The bottom line for the buyer is that the online business acquisition must be fully transferable, it must be sustainable, it must have scalability, and above all it must be purchased at a reasonable earnings multiple. While it is still relatively unusual for an online business to be bought using funds from an institutional lending source, lenders may place a ceiling on the multiple, determined by the actual business model and specific market niche.

Overall, to achieve a reasonable pool of potential buyers interested in undertaking onerous due diligence and finally negotiating a fair sale price, sellers need to keep their initial asking price close to buyer expectations. Avoid ambit claims with the view that eventually you will negotiate down. The process of carefully considering a purchase is time-consuming for the prospective buyer. The factors outlined above will determine where the buyer expectation sits in terms of an earnings multiple. There are so many variations in play that the ratios will vary between around 2 and 4. There would have to be exceptional circumstances taking a selling price outside this already wide range.

Know exactly why you have decided on your own seller valuation, and understand what the buyer will be factoring in.

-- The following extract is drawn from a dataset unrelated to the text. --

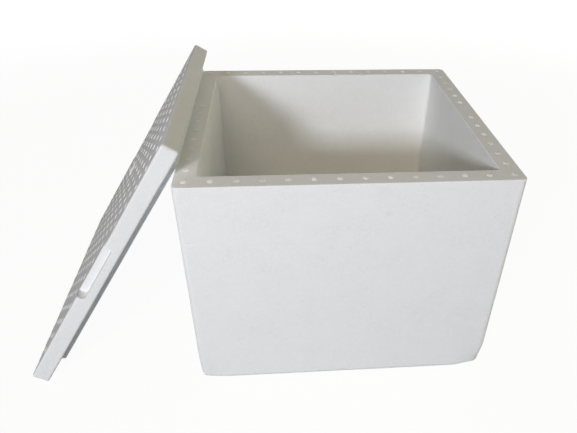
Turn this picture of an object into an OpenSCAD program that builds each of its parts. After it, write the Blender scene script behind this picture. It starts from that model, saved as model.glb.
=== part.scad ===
// Moulded white foam box, open, with its lid taken off and leaned against the left side.
// Millimetres, +Z up. The origin is the centre of the box's flat base. -Y is the front.

/* [Box] */
// Outside width at the rim, left to right
box_w = 400; // [360:5:600]
// Outside length at the rim, front to back
box_l = 385; // [250:5:600]
// Height from the base to the rim
box_h = 300; // [150:1:330]
// Thickness of the four walls
wall = 26; // [15:1:45]
// Thickness of the floor
floor_t = 28; // [15:1:50]
// Draft of the walls, so that the moulding leaves its tool
draft = 2; // [0:0.25:4]
// Radius of the upright outside corners
corner_r = 7.5; // [5:0.5:30]
// Radius of the edge around the base
foot_r = 8.5; // [3:0.5:20]
// Radius of the upright corners and the floor edge inside
cavity_r = 5; // [2:0.5:15]
// Rounding of the rim's inner and outer edges
rim_r = 1.5; // [0.5:0.5:4]

/* [Lid] */
// How far the lid's outline stays inside the rim's outline
lid_setback = 6; // [0:0.5:8]
// Thickness of the lid at its edge
lid_t = 22; // [15:1:40]
// Rounding of the lid's edges
lid_edge_r = 3; // [1:0.5:6]
// Depth of the plug that enters the mouth of the box
plug_depth = 7; // [4:0.5:15]
// Gap all round between the plug and the mouth
plug_clearance = 1.5; // [0.5:0.25:4]
// How much narrower the plug is at its lower face, each side
plug_taper = 1.5; // [0:0.25:4]

/* [Grip notches] */
// Length of the finger notch in the middle of the front and back edges
notch_len = 84; // [50:5:120]
// How far the notch goes in from the edge
notch_in = 14; // [8:1:22]
// Depth of the notch below the top face
notch_depth = 10.5; // [5:0.5:14]
// Radius of the notch's lower corners
notch_r = 5; // [2:0.5:5]

/* [Vent marks] */
// Diameter of the mark that a steam vent of the mould leaves
vent_d = 8; // [5:0.5:12]
// How far a vent mark stands proud
vent_h = 0.6; // [0.3:0.1:1.5]
// Usual distance between the marks along the rim
rim_vent_pitch = 28.6; // [20:0.2:60]
// Place of the blocked vent on the right rim, counted from the front
blocked_vent = 7; // [1:1:10]
// Usual distance between the marks on the lid
lid_vent_pitch = 27.7; // [20:0.1:60]
// Distance from the lid's edge to the middle of the outermost marks
lid_vent_margin = 13; // [10:1:60]
// Diameter of the mark that the filling gun leaves on the lid
fill_mark_d = 26; // [15:1:35]
// How far the filling mark stands proud
fill_mark_h = 1.2; // [0.4:0.2:3]
// Place of the filling mark, measured from the lid's middle along its width
fill_mark_x = 10; // [-100:1:100]
// Place of the filling mark, measured from the lid's middle along its length
fill_mark_y = 60; // [-140:1:140]

/* [Wear] */
// Height of the scuff on the front face
scuff_z = 224; // [60:1:260]
// Length of the scuff from the left edge
scuff_len = 32; // [10:1:80]
// Depth of the scuff at the left edge
scuff_depth = 0.9; // [0.3:0.1:2]
// Radius of the edge that pressed the scuff in
scuff_r = 4; // [2:0.5:8]
// Radius of the two chips in the rim's inner edge at the back
chip_r = 3.5; // [2:0.5:6]
// Place of the first chip across the box
chip_a_x = 16; // [-100:1:100]
// Place of the second chip across the box
chip_b_x = 58; // [-100:1:140]

/* [Resting place] */
// How far inside the plug's edge the leaning lid meets the rim
rim_bearing = 11.5; // [4:0.5:30]
// How far the lid stands back from the middle of the box
lid_shift = 14; // [-40:1:60]
// Gap left between the lid and the rim it leans on
lean_gap = 0.3; // [0.1:0.1:1]

/* [Hidden] */

foam_white = [0.93, 0.94, 0.94];
foam_lid = [0.90, 0.91, 0.90];
round_fn = 32;
arc_steps = 6;
vent_sides = 12;
bite = 1;
sliver = 0.01;

// The walls lean in by this much over a height
function inset(height) = height * tan(draft);

foot_inset = inset(box_h);
cavity_depth = box_h - floor_t;
mouth_x = box_w / 2 - wall;
mouth_y = box_l / 2 - wall;

// The chips are round hollows whose middle lies just above the rim
chip_lift = chip_r / 3;

lid_w = box_w - 2 * lid_setback;
lid_l = box_l - 2 * lid_setback;
plug_x = mouth_x - plug_clearance;
plug_y = mouth_y - plug_clearance;
plug_edge = lid_w / 2 - plug_x;
lid_corner_r = max(corner_r - lid_setback / 2, lid_edge_r + sliver);

// Rim vents stand on the middle line of the rim, evenly from corner to corner
vent_line_x = box_w / 2 - wall / 2;
vent_line_y = box_l / 2 - wall / 2;
rim_gaps_x = round(2 * vent_line_x / rim_vent_pitch);
rim_gaps_y = round(2 * vent_line_y / rim_vent_pitch);
rim_step_x = 2 * vent_line_x / rim_gaps_x;
rim_step_y = 2 * vent_line_y / rim_gaps_y;

// Lid vents are an even pattern from one outermost row to the other
lid_vent_x = lid_w / 2 - lid_vent_margin;
lid_vent_y = lid_l / 2 - lid_vent_margin;
lid_gaps_x = round(2 * lid_vent_x / lid_vent_pitch);
lid_gaps_y = round(2 * lid_vent_y / lid_vent_pitch);
lid_step_x = 2 * lid_vent_x / lid_gaps_x;
lid_step_y = 2 * lid_vent_y / lid_gaps_y;

// A lid vent would meet a notch or the filling mark there
function meets_notch(x, y) =
    abs(x) < (notch_len + vent_d) / 2 && abs(y) > lid_l / 2 - notch_in - vent_d / 2;
function meets_fill_mark(x, y) =
    norm([x - fill_mark_x, y - fill_mark_y]) < (fill_mark_d + vent_d) / 2;

// The lid stands on its lower edge and its plug bears on the left rim.
// The line from the middle of the foot's rounding to the middle of the rim's rounding
// is known in the lid and its rise is known in the box, which gives the lean.
span_x = lid_w - plug_edge - rim_bearing - lid_edge_r;
span_z = -(plug_depth + rim_r + lean_gap) - lid_edge_r;
rise = box_h - rim_r - lid_edge_r;
lean = asin(rise / norm([span_x, span_z])) - atan2(span_z, span_x);
foot_x = -(box_w / 2 - rim_r) - span_x * cos(lean) + span_z * sin(lean);

function arc(x, y, r, from, to) =
    [for (i = [0 : arc_steps]) let (a = from + (to - from) * i / arc_steps) [x + r * cos(a), y + r * sin(a)]];

// A disc with its lower and upper edges rounded
module soft_disc(r, h, low_r, high_r) {
    rotate_extrude($fn = round_fn)
        polygon(concat(
            [[0, 0]],
            arc(r - low_r, low_r, low_r, -90, 0),
            arc(r - high_r, h - high_r, high_r, 0, 90),
            [[0, h]]
        ));
}

// Places its child at the four corners of a rectangle whose sides are pulled in by r
module at_corners(half_x, half_y, r) {
    for (sx = [-1, 1], sy = [-1, 1])
        translate([sx * (half_x - r), sy * (half_y - r), 0])
            children();
}

module outer_form() {
    base_x = box_w / 2 - foot_inset;
    base_y = box_l / 2 - foot_inset;
    base_r = max(corner_r, foot_r + sliver);
    rim_z = box_h - 2 * rim_r;
    hull() {
        at_corners(base_x, base_y, base_r)
            soft_disc(base_r, foot_r + sliver, foot_r, sliver);
        translate([0, 0, rim_z])
            at_corners(box_w / 2, box_l / 2, corner_r)
                soft_disc(corner_r, 2 * rim_r, sliver, rim_r);
    }
}

module cavity_form() {
    base_inset = inset(cavity_depth);
    hull() {
        translate([0, 0, floor_t])
            at_corners(mouth_x - base_inset, mouth_y - base_inset, cavity_r)
                soft_disc(cavity_r, cavity_r, cavity_r - sliver, sliver);
        translate([0, 0, box_h])
            at_corners(mouth_x, mouth_y, cavity_r)
                cylinder(r = cavity_r, h = bite, $fn = round_fn);
    }
}

// Eases the inner edge of the rim with a slope of 45 degrees that starts inside the mouth
module mouth_ease() {
    hull()
        translate([0, 0, box_h - 2 * rim_r])
            at_corners(mouth_x, mouth_y, cavity_r)
                cylinder(
                    r1 = cavity_r - rim_r,
                    r2 = cavity_r + rim_r + bite,
                    h = 2 * rim_r + bite,
                    $fn = round_fn
                );
}

module vent_mark(d, h, sides) {
    translate([0, 0, -bite])
        cylinder(d = d, h = h + bite, $fn = sides);
}

module rim_vents() {
    translate([0, 0, box_h]) {
        for (i = [0 : rim_gaps_x], side = [-1, 1])
            translate([-vent_line_x + i * rim_step_x, side * vent_line_y, 0])
                vent_mark(vent_d, vent_h, vent_sides);
        for (i = [1 : rim_gaps_y - 1], side = [-1, 1])
            if (side < 0 || i != blocked_vent)
                translate([side * vent_line_x, -vent_line_y + i * rim_step_y, 0])
                    vent_mark(vent_d, vent_h, vent_sides);
    }
}

// A shallow groove that runs out to nothing, pressed into the leaning front face
module scuff() {
    stand_off = scuff_r - scuff_depth;
    face_y = -(box_l / 2 - inset(box_h - scuff_z));
    left_x = -(box_w / 2 - inset(box_h - scuff_z));
    translate([left_x - bite, face_y - stand_off, scuff_z])
        rotate([0, 90, 0])
            cylinder(r1 = scuff_r, r2 = stand_off, h = scuff_len + bite, $fn = round_fn);
}

module rim_chips() {
    for (x = [chip_a_x, chip_b_x])
        translate([x, mouth_y, box_h + chip_lift])
            sphere(r = chip_r, $fn = round_fn);
}

module box_body() {
    color(foam_white)
        difference() {
            union() {
                outer_form();
                rim_vents();
            }
            cavity_form();
            mouth_ease();
            scuff();
            rim_chips();
        }
}

module lid_plate() {
    hull()
        at_corners(lid_w / 2, lid_l / 2, lid_corner_r)
            soft_disc(lid_corner_r, lid_t, lid_edge_r, lid_edge_r);
}

module lid_plug() {
    hull() {
        translate([0, 0, -plug_depth])
            at_corners(plug_x - plug_taper, plug_y - plug_taper, cavity_r)
                soft_disc(cavity_r, plug_taper + sliver, plug_taper, sliver);
        at_corners(plug_x, plug_y, cavity_r)
            cylinder(r = cavity_r, h = bite, $fn = round_fn);
    }
}

// A slot with rounded lower corners, open at the lid's edge and top face
module grip_notch() {
    half = notch_len / 2;
    translate([0, -lid_l / 2 + notch_in, lid_t])
        rotate([90, 0, 0])
            linear_extrude(notch_in + bite)
                union() {
                    translate([-half, -notch_depth + notch_r])
                        square([notch_len, notch_depth - notch_r + bite]);
                    translate([-half + notch_r, -notch_depth])
                        square([notch_len - 2 * notch_r, notch_depth + bite]);
                    for (side = [-1, 1])
                        translate([side * (half - notch_r), -notch_depth + notch_r])
                            circle(r = notch_r, $fn = round_fn);
                }
}

module lid_vents() {
    translate([0, 0, lid_t])
        for (i = [0 : lid_gaps_x], j = [0 : lid_gaps_y]) {
            x = -lid_vent_x + i * lid_step_x;
            y = -lid_vent_y + j * lid_step_y;
            if (!meets_notch(x, y) && !meets_fill_mark(x, y))
                translate([x, y, 0])
                    vent_mark(vent_d, vent_h, vent_sides);
        }
    translate([fill_mark_x, fill_mark_y, lid_t])
        vent_mark(fill_mark_d, fill_mark_h, round_fn);
}

// The lid as it lies on the box: underside at z = 0, plug below it
module flat_lid() {
    difference() {
        union() {
            lid_plate();
            lid_plug();
            lid_vents();
        }
        grip_notch();
        mirror([0, 1, 0])
            grip_notch();
    }
}

module lid() {
    color(foam_lid)
        translate([foot_x, lid_shift, lid_edge_r])
            rotate([0, -lean, 0])
                translate([lid_w / 2 - lid_edge_r, 0, -lid_edge_r])
                    flat_lid();
}

box_body();
lid();
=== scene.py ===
"""A moulded foam box with its lid taken off and leaned on the left side, dressed around its solid model.

The file is laid out as an add-on: sizes and colours are properties, and each piece and the studio has an
operator. Lengths are metres. +Z is up and -Y is the front. A surface is a grid of points worked out as
whole arrays: rings around the piece, one for each station along its profile.
"""
import math

import bpy
import numpy as np
from bpy.props import FloatProperty, FloatVectorProperty, IntProperty, PointerProperty
from mathutils import Matrix, Vector


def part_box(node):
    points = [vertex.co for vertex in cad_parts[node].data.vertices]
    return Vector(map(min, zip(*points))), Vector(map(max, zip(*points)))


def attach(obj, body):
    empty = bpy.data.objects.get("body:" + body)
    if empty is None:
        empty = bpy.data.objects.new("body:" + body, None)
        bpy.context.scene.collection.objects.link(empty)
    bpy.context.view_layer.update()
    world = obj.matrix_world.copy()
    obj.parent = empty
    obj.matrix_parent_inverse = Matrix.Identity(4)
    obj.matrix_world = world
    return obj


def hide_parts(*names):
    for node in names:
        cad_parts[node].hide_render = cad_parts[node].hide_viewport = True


bl_info = {
    "name": "Moulded foam box",
    "version": (1, 0, 0),
    "blender": (4, 5, 0),
    "location": "3D View > Sidebar > Foam box",
    "description": "Makes a moulded foam box with its lid leaned on it, and the studio around it",
    "category": "Add Mesh",
}

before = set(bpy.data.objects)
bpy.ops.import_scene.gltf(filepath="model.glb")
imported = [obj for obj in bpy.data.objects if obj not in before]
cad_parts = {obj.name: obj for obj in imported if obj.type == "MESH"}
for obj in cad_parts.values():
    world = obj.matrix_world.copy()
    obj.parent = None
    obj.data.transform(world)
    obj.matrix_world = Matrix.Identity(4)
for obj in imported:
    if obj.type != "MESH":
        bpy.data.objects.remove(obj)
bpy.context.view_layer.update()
BOX_LOW, BOX_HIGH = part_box("box_body")
LID_LOW, LID_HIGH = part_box("lid")

MM = 0.001
QUARTER = 0.5 * math.pi
LAMP_AIM = Vector((0, 0, 0.2))
LAMP_DISTANCE = 2.8
LAMP_SHAPE = 0.75
SOLID_TOLERANCE = 1 * MM
ARC_STEPS = 12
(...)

Your initial asking price should not be more than 10% higher than you believe on reasonable grounds the buyer will consider fair after all due diligence and consideration of all the factors covered here.

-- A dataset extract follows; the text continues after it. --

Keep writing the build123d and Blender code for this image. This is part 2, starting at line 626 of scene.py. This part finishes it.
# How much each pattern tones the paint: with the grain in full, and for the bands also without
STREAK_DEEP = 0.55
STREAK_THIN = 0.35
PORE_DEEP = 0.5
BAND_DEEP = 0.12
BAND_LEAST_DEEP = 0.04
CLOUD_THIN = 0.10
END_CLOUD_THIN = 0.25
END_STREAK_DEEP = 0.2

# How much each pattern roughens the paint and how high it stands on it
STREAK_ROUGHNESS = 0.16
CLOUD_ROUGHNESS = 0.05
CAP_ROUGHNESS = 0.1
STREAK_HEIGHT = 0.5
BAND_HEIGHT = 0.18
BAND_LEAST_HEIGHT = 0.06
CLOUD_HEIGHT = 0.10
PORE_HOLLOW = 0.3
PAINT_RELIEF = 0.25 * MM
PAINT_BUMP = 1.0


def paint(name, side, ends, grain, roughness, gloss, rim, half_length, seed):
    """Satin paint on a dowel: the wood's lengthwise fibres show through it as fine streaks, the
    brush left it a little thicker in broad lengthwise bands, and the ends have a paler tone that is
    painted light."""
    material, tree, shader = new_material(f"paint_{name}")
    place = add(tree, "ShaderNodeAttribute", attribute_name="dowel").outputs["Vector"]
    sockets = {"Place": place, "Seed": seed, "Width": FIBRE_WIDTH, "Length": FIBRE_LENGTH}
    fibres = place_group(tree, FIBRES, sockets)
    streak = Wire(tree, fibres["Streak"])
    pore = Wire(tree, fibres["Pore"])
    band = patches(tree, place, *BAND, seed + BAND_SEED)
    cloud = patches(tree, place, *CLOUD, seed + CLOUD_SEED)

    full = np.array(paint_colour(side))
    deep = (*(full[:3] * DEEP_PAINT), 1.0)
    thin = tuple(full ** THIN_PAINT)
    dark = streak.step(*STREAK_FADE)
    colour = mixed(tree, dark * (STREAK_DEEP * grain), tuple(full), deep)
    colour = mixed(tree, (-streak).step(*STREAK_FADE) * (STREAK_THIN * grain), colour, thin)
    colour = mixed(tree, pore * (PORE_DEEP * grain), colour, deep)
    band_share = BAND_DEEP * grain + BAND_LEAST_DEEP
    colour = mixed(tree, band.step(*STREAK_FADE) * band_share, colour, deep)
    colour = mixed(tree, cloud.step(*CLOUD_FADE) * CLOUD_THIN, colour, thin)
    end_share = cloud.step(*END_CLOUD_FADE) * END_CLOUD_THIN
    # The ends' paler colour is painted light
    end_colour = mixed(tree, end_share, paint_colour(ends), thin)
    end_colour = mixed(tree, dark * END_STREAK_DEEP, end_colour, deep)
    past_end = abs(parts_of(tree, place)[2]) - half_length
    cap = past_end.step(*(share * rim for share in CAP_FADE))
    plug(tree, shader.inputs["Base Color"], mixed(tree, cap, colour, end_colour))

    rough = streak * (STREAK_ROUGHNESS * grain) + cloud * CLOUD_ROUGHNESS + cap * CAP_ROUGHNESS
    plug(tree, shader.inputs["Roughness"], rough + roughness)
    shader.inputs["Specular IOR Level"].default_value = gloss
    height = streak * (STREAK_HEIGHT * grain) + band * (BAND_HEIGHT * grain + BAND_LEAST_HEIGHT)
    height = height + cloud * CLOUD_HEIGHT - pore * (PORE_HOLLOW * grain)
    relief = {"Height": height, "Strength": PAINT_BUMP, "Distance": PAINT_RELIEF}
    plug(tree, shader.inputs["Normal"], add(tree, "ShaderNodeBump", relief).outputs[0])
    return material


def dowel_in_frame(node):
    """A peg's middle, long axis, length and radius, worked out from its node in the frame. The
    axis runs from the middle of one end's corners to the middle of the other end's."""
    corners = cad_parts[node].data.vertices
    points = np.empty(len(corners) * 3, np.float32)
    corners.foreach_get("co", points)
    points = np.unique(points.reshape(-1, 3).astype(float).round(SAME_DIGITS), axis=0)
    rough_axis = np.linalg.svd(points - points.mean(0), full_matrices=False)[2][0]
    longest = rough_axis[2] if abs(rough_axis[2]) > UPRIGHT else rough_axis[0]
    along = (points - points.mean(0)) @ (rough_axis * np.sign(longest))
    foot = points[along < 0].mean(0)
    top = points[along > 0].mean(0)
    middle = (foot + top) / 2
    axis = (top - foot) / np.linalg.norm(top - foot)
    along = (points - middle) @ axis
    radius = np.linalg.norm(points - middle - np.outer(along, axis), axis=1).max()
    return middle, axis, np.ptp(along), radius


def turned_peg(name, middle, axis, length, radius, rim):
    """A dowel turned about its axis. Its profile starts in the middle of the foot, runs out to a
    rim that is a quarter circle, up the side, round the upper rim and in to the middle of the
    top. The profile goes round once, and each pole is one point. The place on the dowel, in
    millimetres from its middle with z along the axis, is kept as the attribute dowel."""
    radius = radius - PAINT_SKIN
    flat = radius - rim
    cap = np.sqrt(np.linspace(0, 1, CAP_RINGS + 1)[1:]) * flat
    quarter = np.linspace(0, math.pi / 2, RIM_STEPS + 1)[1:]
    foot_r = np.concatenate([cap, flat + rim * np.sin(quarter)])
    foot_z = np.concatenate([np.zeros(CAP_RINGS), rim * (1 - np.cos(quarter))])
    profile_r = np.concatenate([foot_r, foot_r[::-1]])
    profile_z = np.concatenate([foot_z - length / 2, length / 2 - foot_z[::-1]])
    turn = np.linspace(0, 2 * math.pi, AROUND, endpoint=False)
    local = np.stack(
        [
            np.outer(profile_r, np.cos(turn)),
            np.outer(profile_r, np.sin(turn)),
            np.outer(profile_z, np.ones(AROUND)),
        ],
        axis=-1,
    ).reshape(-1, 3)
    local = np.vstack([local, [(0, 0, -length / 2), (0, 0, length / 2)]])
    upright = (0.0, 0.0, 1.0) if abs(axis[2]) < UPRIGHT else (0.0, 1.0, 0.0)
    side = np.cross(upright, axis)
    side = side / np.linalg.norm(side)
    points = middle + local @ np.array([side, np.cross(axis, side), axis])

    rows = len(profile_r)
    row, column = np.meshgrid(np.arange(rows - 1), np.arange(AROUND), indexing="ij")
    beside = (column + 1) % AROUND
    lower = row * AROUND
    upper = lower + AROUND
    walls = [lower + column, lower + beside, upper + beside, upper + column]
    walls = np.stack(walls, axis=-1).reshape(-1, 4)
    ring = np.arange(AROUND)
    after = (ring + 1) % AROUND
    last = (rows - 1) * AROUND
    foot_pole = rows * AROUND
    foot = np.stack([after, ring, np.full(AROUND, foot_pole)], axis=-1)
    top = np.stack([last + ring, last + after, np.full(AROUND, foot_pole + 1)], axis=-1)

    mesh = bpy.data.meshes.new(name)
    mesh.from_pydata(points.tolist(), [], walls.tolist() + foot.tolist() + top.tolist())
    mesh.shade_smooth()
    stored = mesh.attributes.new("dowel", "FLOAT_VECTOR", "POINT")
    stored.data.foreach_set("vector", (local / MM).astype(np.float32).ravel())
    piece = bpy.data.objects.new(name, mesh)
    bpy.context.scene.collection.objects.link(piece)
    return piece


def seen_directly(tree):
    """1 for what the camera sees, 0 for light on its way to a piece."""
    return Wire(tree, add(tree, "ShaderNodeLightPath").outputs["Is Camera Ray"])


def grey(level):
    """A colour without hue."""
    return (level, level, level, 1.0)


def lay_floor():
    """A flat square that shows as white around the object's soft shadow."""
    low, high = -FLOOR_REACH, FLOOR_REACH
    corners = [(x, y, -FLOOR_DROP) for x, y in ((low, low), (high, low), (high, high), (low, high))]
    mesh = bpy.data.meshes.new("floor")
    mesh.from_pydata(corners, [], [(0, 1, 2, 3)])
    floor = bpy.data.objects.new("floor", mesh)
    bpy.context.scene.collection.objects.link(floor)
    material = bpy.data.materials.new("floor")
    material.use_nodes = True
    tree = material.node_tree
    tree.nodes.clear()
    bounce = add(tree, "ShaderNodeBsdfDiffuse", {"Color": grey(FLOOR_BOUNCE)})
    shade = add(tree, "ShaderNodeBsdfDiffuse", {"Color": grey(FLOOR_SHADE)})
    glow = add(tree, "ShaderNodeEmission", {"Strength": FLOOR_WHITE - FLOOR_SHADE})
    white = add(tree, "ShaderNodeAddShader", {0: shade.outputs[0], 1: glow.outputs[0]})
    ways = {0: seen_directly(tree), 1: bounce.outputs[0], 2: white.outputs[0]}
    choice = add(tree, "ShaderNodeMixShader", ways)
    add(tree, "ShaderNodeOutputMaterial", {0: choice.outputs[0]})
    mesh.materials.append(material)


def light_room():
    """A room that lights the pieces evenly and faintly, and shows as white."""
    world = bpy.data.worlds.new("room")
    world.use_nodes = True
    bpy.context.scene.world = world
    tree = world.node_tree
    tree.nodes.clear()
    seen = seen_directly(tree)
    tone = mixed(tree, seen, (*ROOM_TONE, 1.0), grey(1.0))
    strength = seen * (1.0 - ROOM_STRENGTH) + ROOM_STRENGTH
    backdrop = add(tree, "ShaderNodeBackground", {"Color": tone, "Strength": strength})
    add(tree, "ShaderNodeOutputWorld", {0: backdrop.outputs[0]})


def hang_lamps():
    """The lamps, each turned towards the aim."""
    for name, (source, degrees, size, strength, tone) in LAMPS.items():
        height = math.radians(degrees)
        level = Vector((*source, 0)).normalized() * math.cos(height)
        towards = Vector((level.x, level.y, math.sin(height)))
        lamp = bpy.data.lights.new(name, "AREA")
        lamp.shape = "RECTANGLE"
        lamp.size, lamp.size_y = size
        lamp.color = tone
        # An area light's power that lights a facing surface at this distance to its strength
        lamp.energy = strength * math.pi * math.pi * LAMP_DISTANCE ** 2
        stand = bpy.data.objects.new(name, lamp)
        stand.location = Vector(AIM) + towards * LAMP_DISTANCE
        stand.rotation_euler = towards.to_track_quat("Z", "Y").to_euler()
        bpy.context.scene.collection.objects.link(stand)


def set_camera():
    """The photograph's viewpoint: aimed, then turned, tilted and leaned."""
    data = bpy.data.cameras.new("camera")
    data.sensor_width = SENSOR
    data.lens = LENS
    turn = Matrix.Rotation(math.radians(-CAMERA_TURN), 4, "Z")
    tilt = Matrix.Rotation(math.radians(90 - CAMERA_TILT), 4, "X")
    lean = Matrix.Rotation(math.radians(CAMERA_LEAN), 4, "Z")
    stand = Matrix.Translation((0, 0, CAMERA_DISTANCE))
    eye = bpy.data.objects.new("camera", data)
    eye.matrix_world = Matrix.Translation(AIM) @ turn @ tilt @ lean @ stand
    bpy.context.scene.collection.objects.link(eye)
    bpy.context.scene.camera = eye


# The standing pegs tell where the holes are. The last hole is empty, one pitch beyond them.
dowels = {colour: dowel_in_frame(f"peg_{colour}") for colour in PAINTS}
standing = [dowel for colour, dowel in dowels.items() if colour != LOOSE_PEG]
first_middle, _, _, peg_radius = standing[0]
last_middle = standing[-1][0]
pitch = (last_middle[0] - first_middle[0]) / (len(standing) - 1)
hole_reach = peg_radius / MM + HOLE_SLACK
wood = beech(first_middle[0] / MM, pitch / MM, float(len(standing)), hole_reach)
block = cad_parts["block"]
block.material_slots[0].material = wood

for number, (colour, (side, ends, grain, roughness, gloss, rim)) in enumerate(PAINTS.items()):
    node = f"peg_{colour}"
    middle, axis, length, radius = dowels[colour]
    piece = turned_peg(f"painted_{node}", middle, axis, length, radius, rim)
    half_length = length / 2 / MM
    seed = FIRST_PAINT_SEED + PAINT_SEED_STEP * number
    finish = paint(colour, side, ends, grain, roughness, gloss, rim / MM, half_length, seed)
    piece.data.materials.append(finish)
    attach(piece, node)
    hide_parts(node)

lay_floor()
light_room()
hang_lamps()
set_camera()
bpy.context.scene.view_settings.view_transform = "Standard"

It is very clear that a reasonable seller valuation is always the key to a successful sale.

 

Why seller financing makes sense

Why seller financing makes sense

Why Seller Financing might make sense for you when selling your business

Many buyers of businesses are looking to invest in businesses which they can afford to purchase outright, even if this involves short-term Earn-out agreements, which typically are not arranged primarily for finance shortfall reasons. (The many advantages of Earn-outs are covered in a recent Flippa Blog article). However many of those looking to build a portfolio of businesses or to acquire a seriously high-value business may need to source finance.

Traditional business loans from banks and other major lenders are difficult to obtain for business investment. Currently banks are highly risk-averse and even when lending for more conventional business purchases they will be restricting lending to home equity based loans. Amazingly, after all these years of online business progress, the major banks still tend to be out of their lending comfort zones in the business website world, not really understanding or being confident about the way it operates. One of their main reasons for securing the loan with home equity is that banks cannot secure the loan against the physical assets of an online business and they are reluctant to place a value on ‘goodwill’ or business profitability potential.

We’ll cover SBA loans in a future blog post where the situation is entirely different again.

Unsecured loans from small business loan specialists, including online lenders, are more readily available but generally come with unattractively high interest rates and often quite burdening fee structures. Private equity firms which finance online business acquisitions tend to be interested only at high-value levels, and with lots of strings attached including an intrusive degree of business control or oversight.

Why you should consider seller financing

Whether you are a buyer or a seller, give serious thought to the mutual benefits of vendor financing. As a seller, if you are definitely in need of the full purchase amount immediately then of course this arrangement is out of the question. However, you will greatly increase the pool of potential buyers and the purchase price achieved if you are able to offer vendor finance for an agreed proportion of the purchase price. Unlike an Earn-out agreement which is usually limited to a minor proportion of the cost of purchase, does not entail interest payments, and is generally paid out in full within an agreed number of months, seller finance funds a proportion of the purchase with a longer-term payout period and with interest charged on the remaining balance until final settlement.

To illustrate, the owner of the business (owned outright and with no existing mortgages or liens attaching to the business) agrees to a sale price of $100,000. The buyer who has only $40,000 available as deposit, after judiciously retaining sufficient funds for immediate operating expenses and contingencies, has been enticed to pay a premium price because of the availability of seller finance. A reasonable interest rate to be applied to the outstanding monthly balance is agreed and a repayment period of typically around 5 years is determined.

The interest rate can be fixed, or floating and indexed to the official rate. In reasonable fairness to both parties, because the loan remains essentially unsecured the rate is initially set commensurately higher than major bank lending rates for business loans. In the simple illustration above, given the current interest rates and the buyer paying the seller a monthly instalment of $1000 plus the applicable monthly interest, the vendor would receive an income stream averaging around $15,000 annually for the five years. The bottom line for a seller who is in a position to defer full settlement is effectively a significantly higher final sale price, while the buyer is able to afford an acquisition which otherwise would have been out of reach.

It goes without saying that a legally binding contract is necessary for this kind of vendor financing arrangement, whereas Earn-out agreements typically rely on a less formal memorandum unless they are particularly complex or involve six or seven figure sums.

The mutual advantages of seller finance

While for the buyer the obvious advantage as already stated is the capacity to access an business business purchase which could not be afforded if the entire amount was required up-front, there is an additional benefit in the continued interest of the seller in the success of the business. Further, the willingness to provide vendor finance confirms the seller’s confidence in the business model and its ongoing viability and profitability.

For the seller, provided access to 100% of the funds from the sale is not required immediately for other purposes, then the regular income stream with an interest rate which is fair and reasonable but actually quite favourable to the seller is a great advantage and effectively raises the actual sale price achieved. Because the pool of prospective buyers has been increased by the availability of vendor financing, the agreed purchase price is more likely to be at a premium level also. Additionally in some circumstances, there may also be taxation advantages in the delayed payment of the full sale proceeds; this is a complex matter and as a seller you will need professional tax advice on this aspect, but it’s something further to consider.

A win-win solution to a business purchase arrangement

While this will not suit all sellers or buyers, seller finance is certainly an option which should be considered. In fact, it’s such a mutually beneficial situation that a rapidly increasing proportion of online business acquisitions are now financed on this way. For most vendors, offering seller finance is a sure-fire way to seal a deal.

Overall 2019 is emerging as a highly promising year for business investment, and we can expect to see exponential growth in seller financing arrangements.